Any conversation with Chandler-Isacksen can quickly turn into big picture common sense reasoning.
“For the last several hundred years, particularly in the West, we have degraded our soil so much that some people estimate that 40 percent of the anthropogenically-sourced carbon dioxide that's been admitted into the atmosphere has come from the degradation of our soils through poor agricultural practices,” he explained.
“So we started the Rot Riders to bring awareness to that like, ‘hey we shouldn't be throwing this stuff in the trash, we shouldn't be throwing food waste out into the landfill.’ And so that's been an amazing project for a couple of years and it's been quite successful and it's growing. And now offshoot worm topiaries is coming out of that. It's an even better way that we can deal locally, hyper-locally, with the waste that we create. So it serves people and it also serves planet.”
The home garden feeds the family and animals. “When we got here the place was just kind of barren land with terrible soil,” he explains while birds chirp in the background. “And we spent years building it up. We've got a ton of fruit trees here, just dozens of different types, peaches, cherries, apricots, apples, pears. We've got goji berries, we've got all sorts of different shrubs, and grapes and some of them are food for us, some of them are just food for the you know wild critters that fly around. We've also got annual garden beds with all the different types of vegetables you can imagine.”
Chandler-Isacksen is particularly proud of the Be the Change garden, on the half acre of land around his family’s home, bought dilapidated in 2011 with the help of fundraising related to their overall project.
He says this is an escape from what he calls “very violent” industrial food production. Their garden serves as an example to others, and a place for workshops for those thinking of starting their own backyard gardens.
“A lot of times people just pull up and say ‘what's going on here’ because it looks different. We have cornstalks in the back yard that are like 12 feet high right now. So it kind of drives a little bit of curiosity and opens up some people to coming in and seeing what's going on.”
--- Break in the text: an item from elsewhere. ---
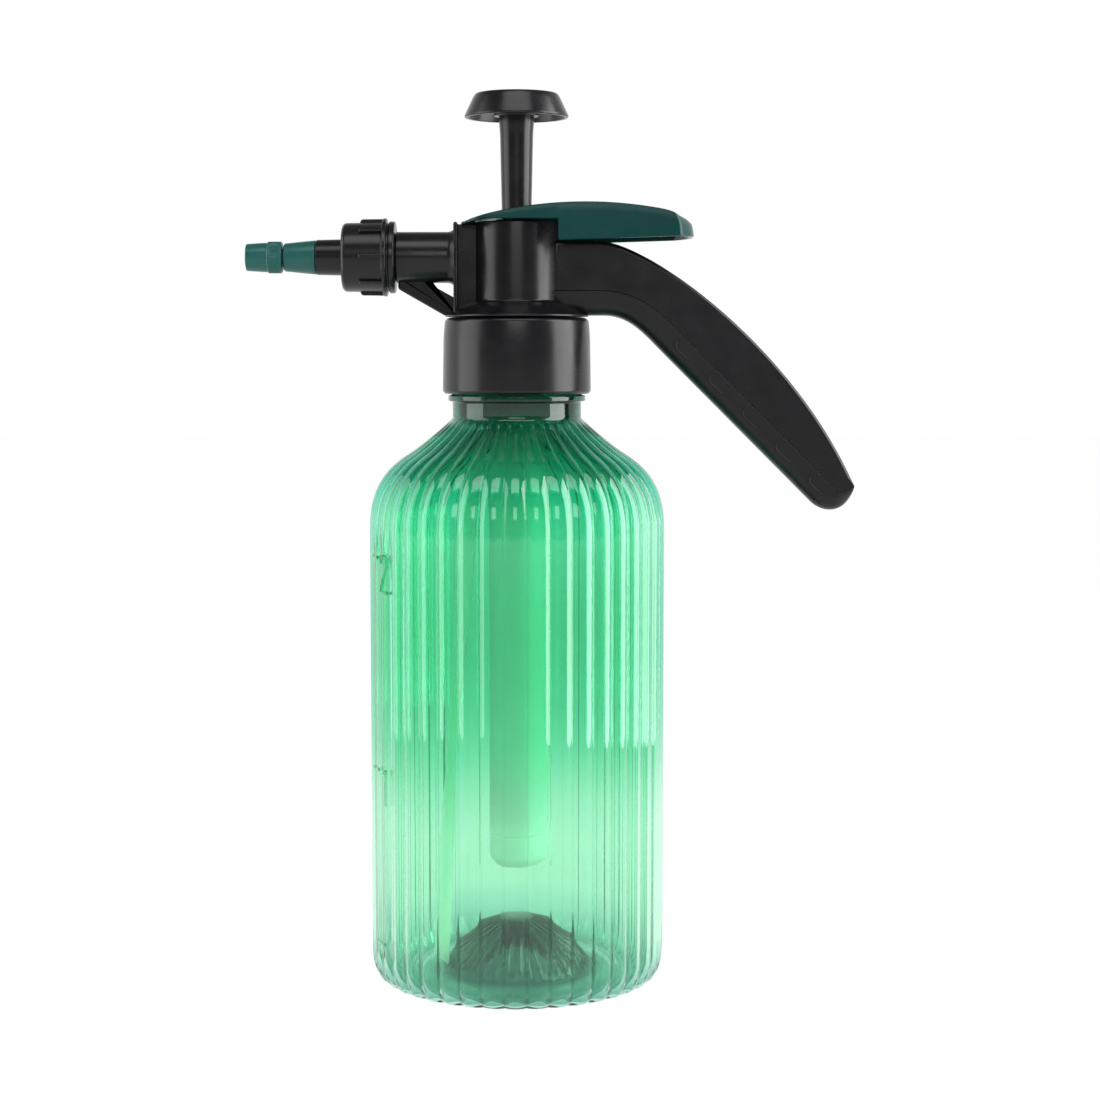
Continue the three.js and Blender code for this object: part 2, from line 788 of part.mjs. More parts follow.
const lanceWasher = () => ring(6, 9.3, 62.35, 62.85, ROUND);
const lanceTube = () => turned(
  [
    [3, 63.2],
    [9.5, 63.2],
    [9.5, 66.8],
    [7.6, 66.8],
    [7.4, 82],
    [4.3, 82],
    [4.3, 88],
    [3, 88],
  ],
  ROUND,
);
const nozzleBase = () => turned(
  [
    [4.6, 82.3],
    [7.2, 82.3],
    [5.7, 94.6],
    [3.5, 94.6],
    [3.5, 105.6],
    [1.6, 105.6],
    [1.6, 88.3],
    [4.6, 88.3],
  ],
  ROUND,
);
const swirlCore = () => turned(
  [[0, 102], [1.3, 102], [1.3, 105.9], [3.2, 105.9], [3.2, 106.9], [0, 106.9]],
  SMALL,
);
const nozzleSeal = () => roundSeal(4.07, 0.42, 99);
function nozzleCap() {
  return turned(
    [
      [3.85, 96],
      [6, 96],
      [6.5, 96.5],
      [6.5, 101.7],
      [6.2, 102.2],
      [5.5, NOZZLE_TIP],
      [2.2, NOZZLE_TIP],
      [0.7, 109.4],
      [0.7, 107.3],
      [3.85, 107.3],
      [3.85, 99.5],
      [4.6, 99.5],
      [4.6, 98.5],
      [3.85, 98.5],
    ],
    ROUND,
  );
}

// ---- assembly -----------------------------------------------------------------------------------

place('bottle', bottle(), BOTTLE_GREEN);
place('screw_collar', screwCollar(), BLACK);
place('neck_gasket', ring(22.6, 26.2, GASKET_LOW, GASKET_TOP), RUBBER);
place('head_shell', headShell(), BLACK);
place('grip_cover', gripCover(), GRIP_BLACK);
place('lever', lever(), LEVER_GREEN);
place('lever_pin', leverPin(), STEEL);

place('pump_barrel', pumpBarrel(), NATURAL);
place('foot_valve_seat', footValveSeat(), NATURAL);
place('foot_valve_umbrella', footValveUmbrella(), RUBBER);
place('pump_guide_cap', pumpGuideCap(), BLACK);
place('pump_rod', pumpRod(), BLACK);
place('pump_knob', pumpKnob(), BLACK);
place('piston', piston(), BLACK);
place('piston_ring', pistonRing(), RUBBER);
place('feed_o_ring', roundSeal(2.2, 0.5, FLANGE_TOP + 0.65, 12).translate(FEED_X, 0, 0), RUBBER);
place('dip_tube', dipTube(), NATURAL);

place('valve_stem', valveStem(), NATURAL, sprayLine);
place('valve_washer', valveWasher(), RUBBER, sprayLine);
place('valve_seat', valveSeat(), NATURAL, sprayLine);
place('valve_gland', valveGland(), NATURAL, sprayLine);
place('stem_o_ring', stemSeal(), RUBBER, sprayLine);
place('valve_spring', valveSpring(), STEEL, sprayLine);

place('lance_nut', lanceNut(), BLACK, sprayLine);
place('lance_washer', lanceWasher(), RUBBER, sprayLine);
place('lance_tube', lanceTube(), BLACK, sprayLine);
place('nozzle_base', nozzleBase(), NOZZLE_GREEN, sprayLine);
place('swirl_core', swirlCore(), NATURAL, sprayLine);
place('nozzle_o_ring', nozzleSeal(), RUBBER, sprayLine);
place('nozzle_cap', nozzleCap(), NOZZLE_GREEN, sprayLine);

export default mister;
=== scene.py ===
"""Looks of the hand mister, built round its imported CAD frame. Lengths in the code are millimetres from
the bottle's axis, with +Z up, and become metres in the row frame when a mesh is made."""
import json
import math

import bmesh
import bpy
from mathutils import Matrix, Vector


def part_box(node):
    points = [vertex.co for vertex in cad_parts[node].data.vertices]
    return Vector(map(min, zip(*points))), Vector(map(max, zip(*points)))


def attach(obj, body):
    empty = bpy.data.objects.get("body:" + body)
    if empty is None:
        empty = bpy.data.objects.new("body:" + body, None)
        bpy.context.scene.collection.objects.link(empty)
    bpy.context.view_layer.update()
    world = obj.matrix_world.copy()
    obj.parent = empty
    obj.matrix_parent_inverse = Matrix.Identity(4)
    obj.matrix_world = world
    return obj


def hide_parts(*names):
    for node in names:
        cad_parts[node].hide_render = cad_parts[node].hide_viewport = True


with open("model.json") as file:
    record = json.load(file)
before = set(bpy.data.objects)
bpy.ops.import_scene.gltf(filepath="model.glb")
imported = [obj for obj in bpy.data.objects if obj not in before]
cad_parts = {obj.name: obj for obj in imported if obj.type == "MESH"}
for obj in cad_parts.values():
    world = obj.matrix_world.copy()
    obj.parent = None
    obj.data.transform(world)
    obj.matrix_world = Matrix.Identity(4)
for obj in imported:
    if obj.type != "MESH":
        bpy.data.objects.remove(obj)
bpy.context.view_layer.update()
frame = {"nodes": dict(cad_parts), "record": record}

MM = 0.001
LOW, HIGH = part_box("pump_rod")
AXIS = (LOW.x + HIGH.x) / 2  # the bottle's axis in the row frame, in metres


def span(node):
    """A CAD node's box in millimetres from the bottle's axis: x0, x1, y0, y1, z0, z1."""
    low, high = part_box(node)
    return (
        (low.x - AXIS) / MM, (high.x - AXIS) / MM,
        low.y / MM, high.y / MM, low.z / MM, high.z / MM,
    )


# ---- materials ----------------------------------------------------------------------------------


class Tree:
    """The node tree of a material or world, with short calls to add and link nodes."""

    def __init__(self, owner, output="ShaderNodeOutputMaterial"):
        self.owner = owner
        owner.use_nodes = True
        self.nodes = owner.node_tree.nodes
        self.links = owner.node_tree.links
        self.nodes.clear()
        self.output = self.nodes.new(output)

    def add(self, kind, inputs=None, **settings):
        node = self.nodes.new(kind)
        for key, value in settings.items():
            setattr(node, key, value)
        for key, value in (inputs or {}).items():
            if isinstance(value, bpy.types.NodeSocket):
                self.links.new(value, node.inputs[key])
            else:
                node.inputs[key].default_value = value
        return node

    def ramp(self, factor, stops):
        node = self.add("ShaderNodeValToRGB", {"Fac": factor})
        elements = node.color_ramp.elements
        while len(elements) < len(stops):
            elements.new(0.5)
        for element, (position, colour) in zip(elements, stops):
            element.position = position
            element.color = (*colour, 1)
        return node.outputs["Color"]

    def noise(self, scale, detail=3.0, stretch=(1, 1, 1)):
        place = self.add("ShaderNodeTexCoord").outputs["Object"]
        if stretch != (1, 1, 1):
            place = self.add(
                "ShaderNodeMapping", {"Vector": place, "Scale": stretch}
            ).outputs["Vector"]
        inputs = {"Vector": place, "Scale": scale, "Detail": detail}
        return self.add("ShaderNodeTexNoise", inputs).outputs["Fac"]

    def mapped(self, value, low, high, start=0.3, end=0.7):
        inputs = {
            "Value": value, "From Min": start, "From Max": end, "To Min": low, "To Max": high,
        }
        return self.add("ShaderNodeMapRange", inputs).outputs["Result"]

    def bump(self, height, strength, distance):
        inputs = {"Height": height, "Strength": strength, "Distance": distance}
        return self.add("ShaderNodeBump", inputs).outputs["Normal"]

    def finish(self, shader):
        self.links.new(shader, self.output.inputs["Surface"])
        return self.owner


def material_tree(name):
    return Tree(bpy.data.materials.new(name))


def moulded(name, dark, light, rough, gloss, grain=900.0, depth=0.00001, strength=0.12):
    """Moulded plastic: slight colour drift, uneven gloss and a fine skin."""
    tree = material_tree(name)
    colour = tree.ramp(tree.noise(38.0), [(0.3, dark), (0.7, light)])
    roughness = tree.mapped(tree.noise(120.0, 4.0), rough - 0.03, rough + 0.05)
    normal = tree.bump(tree.noise(grain, 2.0), strength, depth)
    shader = tree.add(
        "ShaderNodeBsdfPrincipled",
        {
            "Base Color": colour, "Roughness": roughness, "Normal": normal,
            "Specular IOR Level": gloss, "IOR": 1.5,
        },
    )
    return tree.finish(shader.outputs["BSDF"])


def steel(name):
    """Drawn steel with fine streaks."""
    tree = material_tree(name)
    streaks = tree.noise(300.0, 3.0, (1, 12, 1))
    colour = tree.ramp(streaks, [(0.3, (0.42, 0.43, 0.45)), (0.7, (0.6, 0.61, 0.63))])
    shader = tree.add(
        "ShaderNodeBsdfPrincipled",
        {"Base Color": colour, "Roughness": tree.mapped(streaks, 0.2, 0.38), "Metallic": 1.0},
    )
    return tree.finish(shader.outputs["BSDF"])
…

Doing a lot on the homefront without electricity can save money. The family lives for very cheap, Chandler-Isacksen says, for under ten-thousand dollars for a family of four per year.
Challenges and Hurdles
Challenges include some loneliness of not having more people around live the same way. “I think the biggest challenge we face is that some of the things we're doing are kind of wacky and weird or that could be seen that way like living without electricity," Chandler-Isacksen said. "So it's hard to do that without having a large group, that's doing that as well. So sometimes we feel isolated, and a little lonely in our work, especially around sustainability, but overall, we feel very supported.”
Attempts to start a new urban farm have also been challenging.
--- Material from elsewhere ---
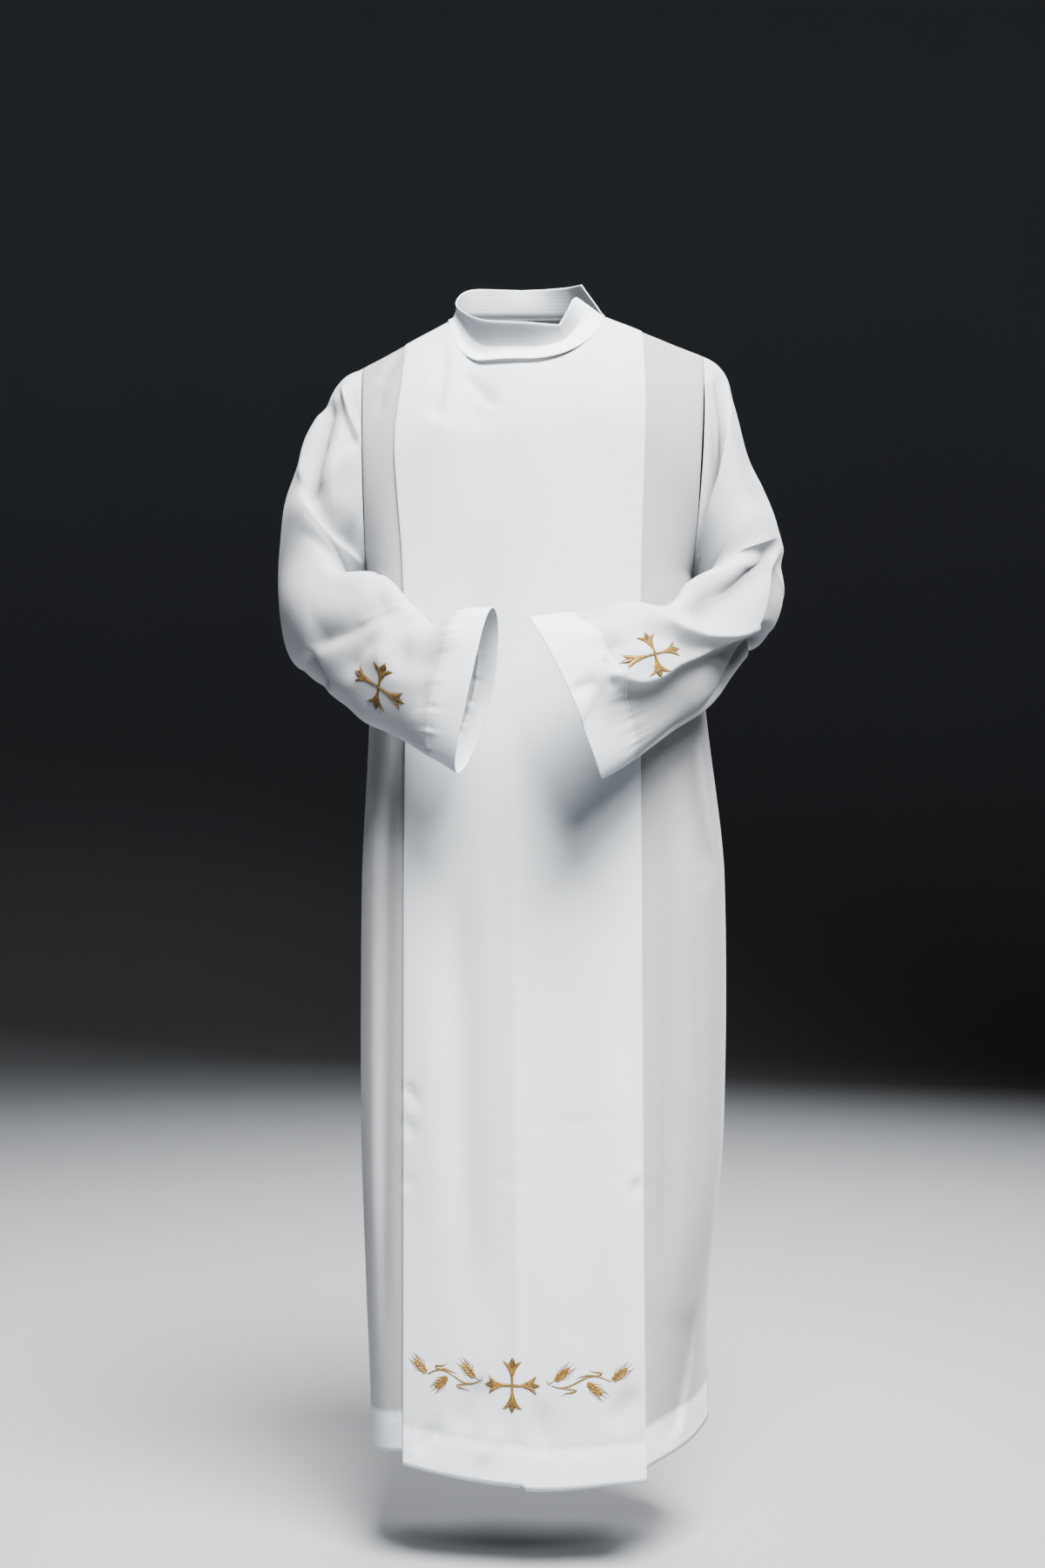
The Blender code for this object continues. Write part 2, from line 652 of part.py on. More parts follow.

“Sometimes, it's hard to do what we want to do in the existing kind of legal structures like we've got this lot of land a couple doors down that we were able to fundraise for and we would love to make it into an urban farm and community space,” Chandler-Isacksen said. “But there's several hurdles to making that happen. And some of them are kind of code and permitting, and I think they could be overcome but it's a lot of energy and it will take more time and more money.”
Chandler-Isacksen says it's also difficult operating at a micro, family, neighborhood level, while trying to interact on project with others not in their immediate surroundings.
Limits and Possibilities
There are limits too, Chandler-Isacksen admits, to saving the planet while so many humans suffer from poverty. “I feel strongly that we can’t have any sort of environmental sustainability when people are struggling to have food, shelter, clothing and things like that.”
His advice for what others should do, as the globe teeters and political divisions within the United States and elsewhere deepen and divide?
“We need to be taking some risks and we need to be making changes because it's not going to happen at the federal level …. we can't wait. We can't wait for those solutions to come down the pipe. So it's what can we do in our own lives. That's why we call it Be The Change Project… People need to look into their own lives. What are their gifts? What do they have to share with the world? What is it that they can bring to the table?"
"What would you do if you knew you wouldn't fail? If there were more people or even three percent of the people really following that, ‘what is it that you would do, if you knew you wouldn't fail?’ ... this world would be transformed overnight,” Chandler-Isacksen said.
Combating Apathy and Getting Wings
Chandler-Isacksen says many people feel overwhelmed by the news cycles they are sometimes bombarded with, which can lead to apathy.
“I experienced that too. It's like ‘oh my gosh! How are we going to do this? How are we going to combat this? How are we going to you know make this better? But just go do it, go do something. And try to do it with a smile. There's positive feedback loops in that... you start doing stuff, you start getting support, you start getting some recognition maybe and it makes everything easier. So take the risk. You'll be given wings.”